Ratón, con Perrín a sus pies entró en aquel lugar de herrumbrosos railes de ferrocarril. Una gran bóveda parecía cubrirlo todo y un microclima de humedad casi no dejaba respirar. En medio, de lo que una vez fue un lago de plantas medicinales, de plantas selváticas provenientes de todos los lugares del planeta, sólo quedaban ya mustios líquenes, algunos hongos y el musgo que convertía todo en un océano verde. Dedujo que se encontraba en alguna antigua estación donde miles de personas se arremolinaban entorno a trenes que los transportaban a cualquier lugar. Ahora no quedaba nadie. Estaba solo entre aquella planicie de andenes y locomotoras varadas. Escuchó un ruido repentino y se giró sobre su eje ciento ochenta grados. Perrín miro hacia donde Ratón miraba. No había nadie. Ni siquiera una paloma o una rana superviviente a la hambruna. Habían sido sus tripas, que se retorcían jugándole malas pasadas sonoras. Debía conseguir alimentos. Caminó por los pasillos de la estación y subiendo las escaleras encontró lo que una vez debió ser un restaurant de decoración colonial, de decoración con la que los colonos que viajaban a Asia inspiraban sus hogares. La distancia y la evocación constante de sus espacios occidentales les hacían vestir así sus estancias. 
Texturas y tejidos de telas cubrían los sofás y las cortinas, que daban un toque evocador al espacio. Caminó hacia los baños, que aún conservaban toallas de bordados y puntillas. Todo era blanco. Casi todo era beis y el tostado aparecía de pronto para darle calidez a una decoración por donde ya nunca más pasaría nadie. Caminó de vuelta al vagón pisando las alfombras de esterillas. La luz del sol entraba por las ventanas, que simulaban ser ventanas de un vagón. Las mesas de caoba estaban salpicadas por todo el espacio y aún permanecían los manteles blancos sobre ellas, con sus tenedores, cuchillos y servilletas, pero allí no quedaban restos de alimentos. Ratón respiró profundamente y miró a Perrín. Algo se le escapaba en aquel lugar conjurado para su llegada obligatoria en el camino que debía seguir.

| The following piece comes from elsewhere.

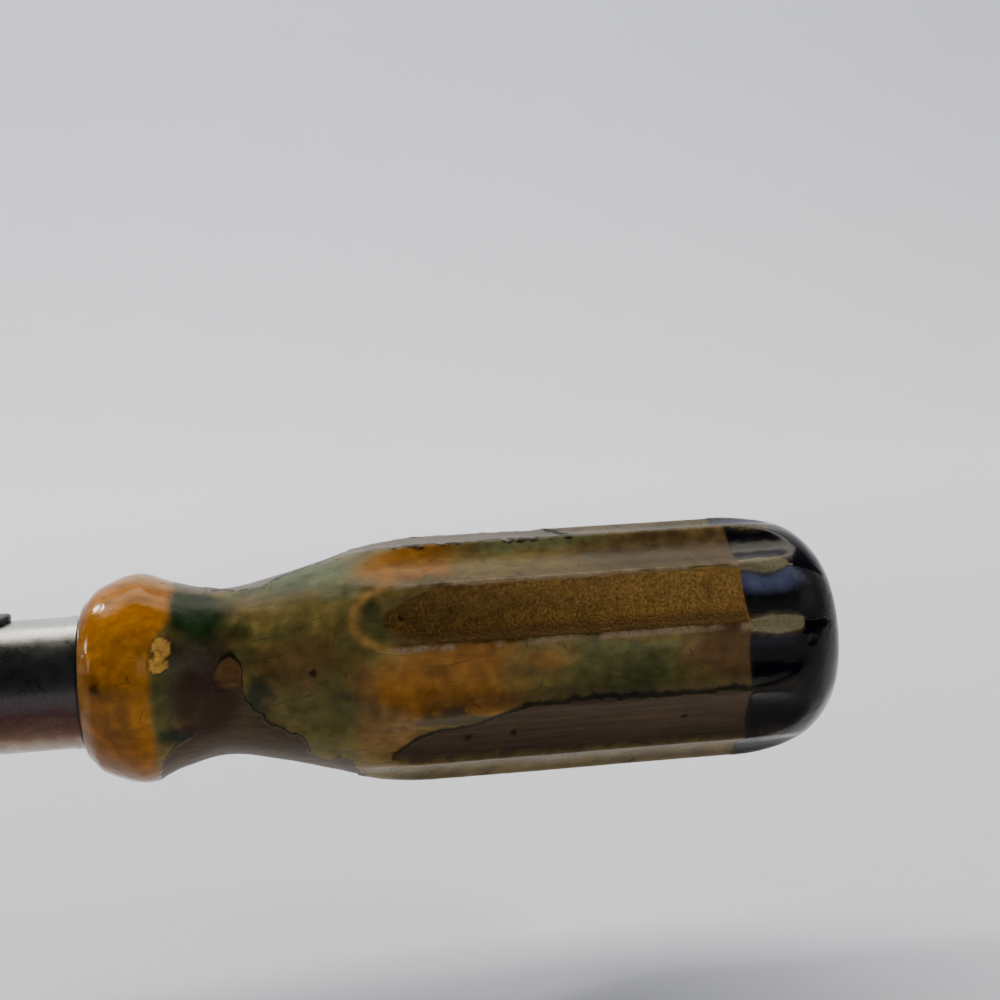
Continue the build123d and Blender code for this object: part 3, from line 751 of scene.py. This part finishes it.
def ferrule_steel():
    """Grey steel coloured by height with painted reflections and browning: pale at the very top,
    grey, then dark red-brown and beige along the bottom.
    """
    r = Recipe("ferrule_steel", Metallic=1.0)
    patina = r.noise(4 * MM, 6, 0.62)
    freckle = r.noise(0.45 * MM, 5, 0.7)
    lines = r.noise(0.22 * MM, 4, 0.7, stretch=(0.03, 1, 1))
    split = r.add("ShaderNodeSeparateXYZ")
    r.put(split.inputs[0], r.place)
    height = r.math("ADD", r.math("DIVIDE", split.outputs["Z"], 2 * FERRULE_TOP), 0.5)
    height = r.math("ADD", height, r.math("MULTIPLY", r.math("SUBTRACT", patina, 0.5), 0.22))
    # Painted reflection and browning: the colour runs by height from beige along the bottom
    # through dark red-brown and grey to a pale top.
    colour = r.ramp(height, [(0.04, (0.36, 0.30, 0.22)), (0.20, (0.15, 0.085, 0.057)),
                             (0.36, (0.046, 0.024, 0.022)), (0.50, (0.062, 0.054, 0.057)),
                             (0.72, (0.11, 0.106, 0.10)), (0.85, (0.20, 0.195, 0.18)),
                             (0.94, (0.52, 0.51, 0.47))])
    colour = r.mix(r.spread(freckle, 0.60, 0.74, 0, 0.7), colour, (0.035, 0.022, 0.016))
    r.output("Base Color", colour)
    r.output("Roughness", r.math("ADD", r.spread(patina, 0.3, 0.7, 0.22, 0.36),
                                 r.spread(freckle, 0.5, 0.8, 0, 0.2)))
    relief = r.math("ADD", r.math("MULTIPLY", lines, 0.8), r.math("MULTIPLY", freckle, 0.5))
    r.output("Normal", r.bump(relief, 0.008 * MM, 0.6))
    return r.material


def black_oxide(name, base, roughness):
    r = Recipe(name, Metallic=0.0)
    patch = r.noise(1.8 * MM, 6, 0.65)
    grit = r.noise(0.12 * MM, 4, 0.6)
    colour = r.mix(r.spread(patch, 0.45, 0.72, 0, 0.8), base, [c * 3.0 + 0.01 for c in base])
    r.output("Base Color", colour)
    r.output("Roughness", r.spread(patch, 0.3, 0.7, roughness, roughness + 0.18))
    r.output("Normal", r.bump(grit, 0.01 * MM, 0.6))
    return r.material


class SCREWDRIVER_OT_ferrule(bpy.types.Operator):
    """Finish the ferrule, its washer and screws, and the nose"""
    bl_idname = "screwdriver.ferrule"
    bl_label = "Ferrule and nose"

    def execute(self, context):
        tube = ferrule_steel()
        dress("ferrule", tube)
        dress("nose_cap", tube)
        dress("ferrule_washer", black_oxide("pressed_fibre", (0.012, 0.010, 0.009), 0.5))
        screw = aged_steel("screw_steel", (0.3, 0.28, 0.26), (0.12, 0.07, 0.05), 0.3)
        dress("ferrule_screws", screw)
        bronze = aged_steel("bush_bronze", (0.5, 0.32, 0.13), (0.25, 0.14, 0.06), 0.3)
        dress("nose_bush", bronze)
        return {"FINISHED"}


class SCREWDRIVER_OT_shifter(bpy.types.Operator):
    """Finish the ratchet's sliding shifter"""
    bl_idname = "screwdriver.shifter"
    bl_label = "Shifter"

    def execute(self, context):
        dress("shifter_button", black_oxide("shifter_black", (0.010, 0.010, 0.011), 0.28))
        inner = aged_steel("shifter_steel", (0.2, 0.2, 0.2), (0.08, 0.06, 0.05), 0.3)
        dress("shifter_plate", inner)
        dress("shifter_rivet", inner)
        return {"FINISHED"}


class SCREWDRIVER_OT_blade(bpy.types.Operator):
    """Finish the blade"""
    bl_idname = "screwdriver.blade"
    bl_label = "Blade"

    def execute(self, context):
        dress("blade", aged_steel("blade_steel", (0.50, 0.49, 0.48), (0.30, 0.255, 0.22), 0.20))
        return {"FINISHED"}


class SCREWDRIVER_OT_ratchet(bpy.types.Operator):
    """Finish the ratchet's inner parts"""
    bl_idname = "screwdriver.ratchet"
    bl_label = "Ratchet"

    def execute(self, context):
        turned = aged_steel("turned_steel", (0.42, 0.41, 0.40), (0.25, 0.2, 0.16), 0.28, False)
        hard = aged_steel("hard_steel", (0.26, 0.25, 0.26), (0.12, 0.09, 0.08), 0.25, False)
        spring = aged_steel("spring_steel", (0.16, 0.18, 0.26), (0.12, 0.08, 0.07), 0.22)
        for name in ("ratchet_body", "wheel_spacer"):
            dress(name, turned)
        for name in ("ratchet_wheel", "wheel_pin", "reversing_pawl", "pawl_pin", "tang_pin",
                     "thrust_ball", "thrust_washer", "detent_ball"):
            dress(name, hard)
        for name in ("retaining_ring", "pawl_spring", "detent_spring"):
            dress(name, spring)
        return {"FINISHED"}


# ---- stage ----
CAMERA_PLACE = (0.07194, -0.19311, 0.03999)
CAMERA_TURN = (84.16, 2.72, -7.51)  # degrees
GLINT_REACH = 1.1  # metres from the middle of the handle
# Each glint is (name, direction, size, power, colour).
GLINTS = [("high_left", (-0.62, 0.47, 0.63), (0.13, 0.06), 3.0, WHITE),
          ("low_left", (-0.92, 0.24, 0.30), (0.06, 0.10), 1.5, WHITE),
          ("left_card", (-0.97, -0.06, 0.22), (0.20, 0.20), 0.7, WHITE),
          ("front_window", (0.37, -0.83, 0.42), (0.50, 0.30), 1.3, (0.62, 0.72, 1.0)),
          ("right", (0.80, -0.23, 0.56), (0.20, 0.10), 2.4, WHITE)]


def soft_light(name, place, target, size, power, colour=WHITE):
    data = bpy.data.lights.new(name, "AREA")
    data.shape, data.size, data.size_y = "RECTANGLE", size[0], size[1]
    data.energy, data.color = power, colour
    lamp = bpy.data.objects.new(name, data)
    lamp.location = place
    lamp.rotation_euler = (Vector(target) - Vector(place)).to_track_quat("-Z", "Y").to_euler()
    bpy.context.scene.collection.objects.link(lamp)


class SCREWDRIVER_OT_stage(bpy.types.Operator):
    """Put a pale sweep under the tool, with soft light and a camera"""
    bl_idname = "screwdriver.stage"
    bl_label = "Stage"

    def execute(self, context):
        options = context.scene.screwdriver_stage
        self.sweep(options)
        self.lights()
        self.camera(options)
        return {"FINISHED"}

    def sweep(self, options):
        """A floor under the tool that curves up into a backdrop."""
        width, front, depth, bend, height = 3.0, -0.9, 0.75, 0.35, 1.6
        deselect()
        bpy.ops.mesh.primitive_plane_add(size=1, location=(0, 0, 0))
        floor = bpy.context.object
        floor.name = "sweep"
        floor.scale = (width, depth - front, 1)
        floor.location = (0, (depth + front) / 2, 0)
        bpy.ops.object.transform_apply(location=True, rotation=True, scale=True)
        bpy.ops.object.mode_set(mode="EDIT")
        bpy.ops.mesh.select_mode(type="EDGE")
        bpy.ops.mesh.select_all(action="DESELECT")
        bpy.ops.object.mode_set(mode="OBJECT")
        for edge in floor.data.edges:
            ends = [floor.data.vertices[v].co.y for v in edge.vertices]
            edge.select = min(ends) > depth - 0.01
        bpy.ops.object.mode_set(mode="EDIT")
        steps = 16
        reach = bend * math.pi / 2 / steps
        for step in range(steps):
            angle = (step + 0.5) / steps * math.pi / 2
            move = (0, reach * math.cos(angle), reach * math.sin(angle))
            bpy.ops.mesh.extrude_region_move(TRANSFORM_OT_translate={"value": move})
        bpy.ops.mesh.extrude_region_move(TRANSFORM_OT_translate={"value": (0, 0, height)})
        bpy.ops.object.mode_set(mode="OBJECT")
        bpy.ops.object.shade_smooth()
        floor.location = (BEAD_FACE + 60 * MM, 0, HANDLE_LOW.z - options.gap)
        bpy.ops.object.transform_apply(location=True, rotation=True, scale=True)
        r = Recipe("sweep_paper", Roughness=0.9)
        speck = r.noise(30 * MM, 4, 0.5)
        r.output("Base Color", r.mix(speck, (0.87, 0.885, 0.94), (0.90, 0.915, 0.97)))
        floor.data.materials.append(r.material)

    def lights(self):
        middle = Vector((BEAD_FACE + 50 * MM, 0, 0))
        soft_light("back_sky", (0.1, 1.3, 1.6), (0.1, 0.35, 0), (3.6, 2.0), 102, WARM)
        soft_light("wall_wash", (0.1, 0.55, 0.95), (0.1, 1.1, 0.55), (1.8, 0.2), 6.0)
        for name, direction, size, power, colour in GLINTS:
            place = middle + Vector(direction) * GLINT_REACH
            soft_light(name, place, middle, size, power, colour)
        world = bpy.data.worlds.new("studio")
        world.use_nodes = True
        background = world.node_tree.nodes["Background"]
        background.inputs["Color"].default_value = (0.92, 0.95, 1.0, 1)
        background.inputs["Strength"].default_value = 0.06
        bpy.context.scene.world = world

    def camera(self, options):
        data = bpy.data.cameras.new("camera")
        data.lens = options.lens
        data.clip_start = 0.01
        camera = bpy.data.objects.new("camera", data)
        camera.location = CAMERA_PLACE
        camera.rotation_euler = [math.radians(angle) for angle in CAMERA_TURN]
        bpy.context.scene.collection.objects.link(camera)
        bpy.context.scene.camera = camera


OPERATORS = (SCREWDRIVER_OT_handle, SCREWDRIVER_OT_ferrule, SCREWDRIVER_OT_shifter,
             SCREWDRIVER_OT_blade, SCREWDRIVER_OT_ratchet, SCREWDRIVER_OT_stage)


class SCREWDRIVER_PT_panel(bpy.types.Panel):
    bl_idname = "SCREWDRIVER_PT_panel"
    bl_label = "Ratchet screwdriver"
    bl_space_type = "VIEW_3D"
    bl_region_type = "UI"
    bl_category = "Screwdriver"

    def draw(self, context):
        for operator in OPERATORS:
            self.layout.operator(operator.bl_idname)


CLASSES = (HandleSettings, FinishSettings, StageSettings, *OPERATORS, SCREWDRIVER_PT_panel)


def register():
    for cls in CLASSES:
        bpy.utils.register_class(cls)
    bpy.types.Scene.screwdriver_handle = PointerProperty(type=HandleSettings)
    bpy.types.Scene.screwdriver_finish = PointerProperty(type=FinishSettings)
    bpy.types.Scene.screwdriver_stage = PointerProperty(type=StageSettings)


def unregister():
    del bpy.types.Scene.screwdriver_stage
    del bpy.types.Scene.screwdriver_finish
    del bpy.types.Scene.screwdriver_handle
    for cls in reversed(CLASSES):
        bpy.utils.unregister_class(cls)


def main():
    register()
    bpy.ops.screwdriver.handle()
    bpy.ops.screwdriver.ferrule()
    bpy.ops.screwdriver.shifter()
    bpy.ops.screwdriver.blade()
    bpy.ops.screwdriver.ratchet()
    bpy.ops.screwdriver.stage()


if __name__ == "__main__":
    main()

De pronto, al final del mostrador, surgiendo de debajo de él, oculta y silenciosa apareció una figura. Ratón volvió a girarse con más calma. Detrás de lo que había sido la barra del bar donde los colonos ingleses se tomarían sus cognacs, una niña de pelo dorado y medias de rayas de colores lo miraba fijamente. Era el primer vestigio de civilización que se encontraba desde que dejó el Observatorio.

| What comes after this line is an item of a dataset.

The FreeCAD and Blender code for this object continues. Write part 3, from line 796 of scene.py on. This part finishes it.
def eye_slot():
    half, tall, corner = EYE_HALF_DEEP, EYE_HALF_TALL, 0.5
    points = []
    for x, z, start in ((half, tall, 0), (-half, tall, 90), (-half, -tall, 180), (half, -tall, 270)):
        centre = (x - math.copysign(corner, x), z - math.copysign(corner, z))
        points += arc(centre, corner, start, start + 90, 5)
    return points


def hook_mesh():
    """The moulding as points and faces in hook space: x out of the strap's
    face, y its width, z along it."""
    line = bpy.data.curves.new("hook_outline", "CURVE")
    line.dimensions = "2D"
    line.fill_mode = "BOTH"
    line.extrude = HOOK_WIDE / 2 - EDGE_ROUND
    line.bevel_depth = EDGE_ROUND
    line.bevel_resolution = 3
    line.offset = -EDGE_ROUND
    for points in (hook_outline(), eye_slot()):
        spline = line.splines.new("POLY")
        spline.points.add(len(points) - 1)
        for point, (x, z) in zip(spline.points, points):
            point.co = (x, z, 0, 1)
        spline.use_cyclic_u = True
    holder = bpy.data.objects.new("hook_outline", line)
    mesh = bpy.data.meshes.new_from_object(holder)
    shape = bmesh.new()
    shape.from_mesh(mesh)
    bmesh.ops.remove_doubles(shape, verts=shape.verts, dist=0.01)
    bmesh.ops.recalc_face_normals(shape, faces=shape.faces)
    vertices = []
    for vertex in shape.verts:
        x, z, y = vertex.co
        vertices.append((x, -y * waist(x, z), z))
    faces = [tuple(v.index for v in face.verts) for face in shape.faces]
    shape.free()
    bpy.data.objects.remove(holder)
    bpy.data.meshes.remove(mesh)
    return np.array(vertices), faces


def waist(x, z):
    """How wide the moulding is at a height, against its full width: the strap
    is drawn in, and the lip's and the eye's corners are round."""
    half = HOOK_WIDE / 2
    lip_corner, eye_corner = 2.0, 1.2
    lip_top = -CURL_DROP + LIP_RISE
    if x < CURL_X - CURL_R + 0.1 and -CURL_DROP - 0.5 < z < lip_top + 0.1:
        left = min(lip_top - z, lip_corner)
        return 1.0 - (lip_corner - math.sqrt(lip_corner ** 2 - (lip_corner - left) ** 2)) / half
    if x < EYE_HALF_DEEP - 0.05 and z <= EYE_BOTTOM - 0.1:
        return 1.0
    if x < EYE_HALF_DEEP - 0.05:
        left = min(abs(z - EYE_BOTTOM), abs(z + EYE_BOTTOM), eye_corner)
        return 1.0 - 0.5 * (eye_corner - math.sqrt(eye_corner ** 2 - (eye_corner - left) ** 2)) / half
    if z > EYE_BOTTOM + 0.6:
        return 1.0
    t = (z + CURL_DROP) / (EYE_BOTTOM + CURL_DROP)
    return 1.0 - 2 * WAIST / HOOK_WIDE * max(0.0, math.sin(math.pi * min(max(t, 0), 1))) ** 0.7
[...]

– ¿Quién eres? Le preguntó.

– Me llamo Schehrazade.

Ratón quedó aturdido ante aquel extraño nombre que jamás había leido entre los papeles de su padre. Los llevaba pegados al cuerpo en su mochila de cartero y los protegía sobre todas las cosas.

– Yo me llamo Ratón y busco la antigua ciudad de Samarcanda donde debo encontrar un Observatorio que debió salvar la vida a personas como en su día lo hizo el de mi padre y el de mi madre. Ahora los dos están muertos pero tengo su legado.

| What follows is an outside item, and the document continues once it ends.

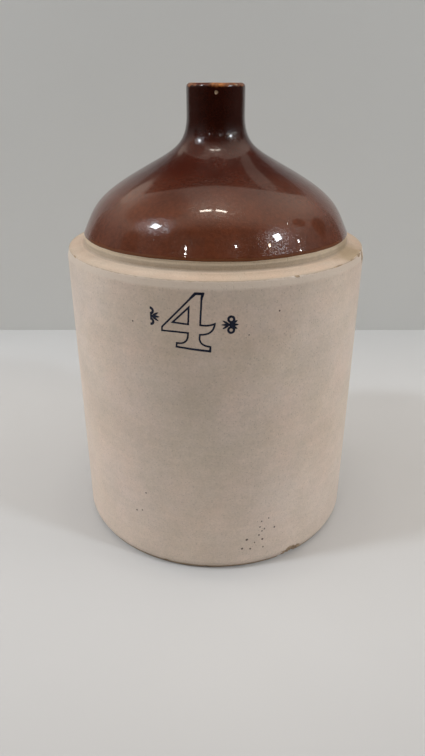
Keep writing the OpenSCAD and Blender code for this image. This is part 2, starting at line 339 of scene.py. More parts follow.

La niña Schehrazade apartó la vista de Ratón y del perro Perrín. Miró a su alrededor y dijo.

– Descansa ahora viajero. Tu travesía ha terminado por el momento: has llegado a Samarcanda.

Y señaló con el dedo un alto tablón de madera de caoba que colgaba de una pared y que era el nombre del que fue aquel restaurant de lujo embebido por una estación de ferrocarril: Samarcanda.